Current face recognition technology has evolved to the point where its performance allows for its deployment in a wide variety of applications. These applications typically ensure controlled conditions for the acquisition of facial images and, hence, minimize the variability in the appearance of different (facial) images of a given subject. Commonly controlled external factors in the image capturing process include ambient illumination, camera distance, pose and facial expression, etc.

In these controlled conditions, state-of-the-art face recognition systems are capable of achieving the performance level which can match that of the more established biometric modalities, such as fingerprints, as shown in a recent survey (Gross et al., 2004; Phillips et al., 2007). However, the majority of the existing face recognition techniques employed in these systems deteriorate in their performance when employed in uncontrolled environments. Appearance variations caused by pose-, expression-and most of all illumination-changes pose challenging problems even to the most advanced face recognition approaches. In fact, it was empirically shown that the illumination-induced variability in facial images is often larger than the variability induced by the subject’s identity (Adini et al., 1997), or, to put it differently, images of different faces appear more similar than images of the same face captured under severe illumination variations.

Due to this susceptibility to illumination variations of the existing face recognition techniques, numerous approaches to achieve illumination invariant face recognition have been proposed in the literature.
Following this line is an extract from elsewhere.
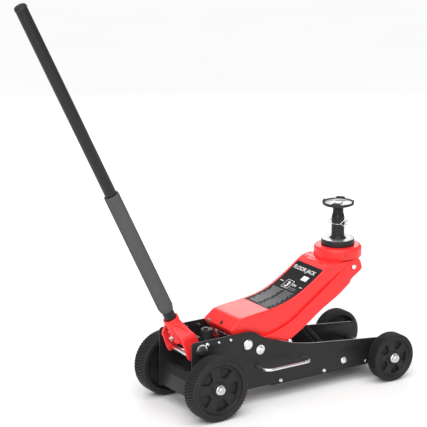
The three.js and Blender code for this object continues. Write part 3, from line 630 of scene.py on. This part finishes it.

As identified in a number of surveys (Heusch et al., 2005; Chen, W., et al., 2006; Zou et al., 2007), three main research directions have emerged with respect to this issue over the past decades. These directions tackle the problem of illumination variations at either:

  • The pre-processing level

  • The feature extraction level

  • The modeling and/or classification level

When trying to achieve illumination invariant face recognition at the pre-processing level, the employed normalization techniques aim at rendering facial images in such a way that the processed images are free of illumination induced facial variations. Clearly, these approaches can be adopted for use with any face recognition technique, as they make no presumptions that could influence the choice of the feature extraction or classification procedures.

Approaches from the second group try to achieve illumination invariance by finding face representations that are stable under different illumination conditions. However, as different studies have shown, there are no representations which would ensure illumination invariance in the presence of severe illumination changes, even though some representations, such as edge maps (Gao & Leung, 2002), local binary patterns (Marcel et al., 2007) or Gabor wavelet based features (Štruc & Pavešić, 2009), are less sensitive to the influence of illumination. The inappropriateness of the feature extraction stage for compensating for the illumination variations was also formally proven in (Chen et al., 2000).

The last research direction with respect to illumination invariance focuses on the modeling or classification level. Here, assumptions regarding the effects of illumination on the face model or classification procedure are made first and then based on these assumptions counter measures are taken to obtain illumination invariant face models or illumination insensitive classification procedures. Examples of these techniques include the illumination cones technique (Georghiades et al., 2001), the spherical harmonics approach (Basri & Jacobs, 2003) and others. While these techniques are amongst the most efficient ways of achieving illumination invariant face recognition, they usually require a large training set of facial images acquired under a number of lighting conditions and are also computationally expensive.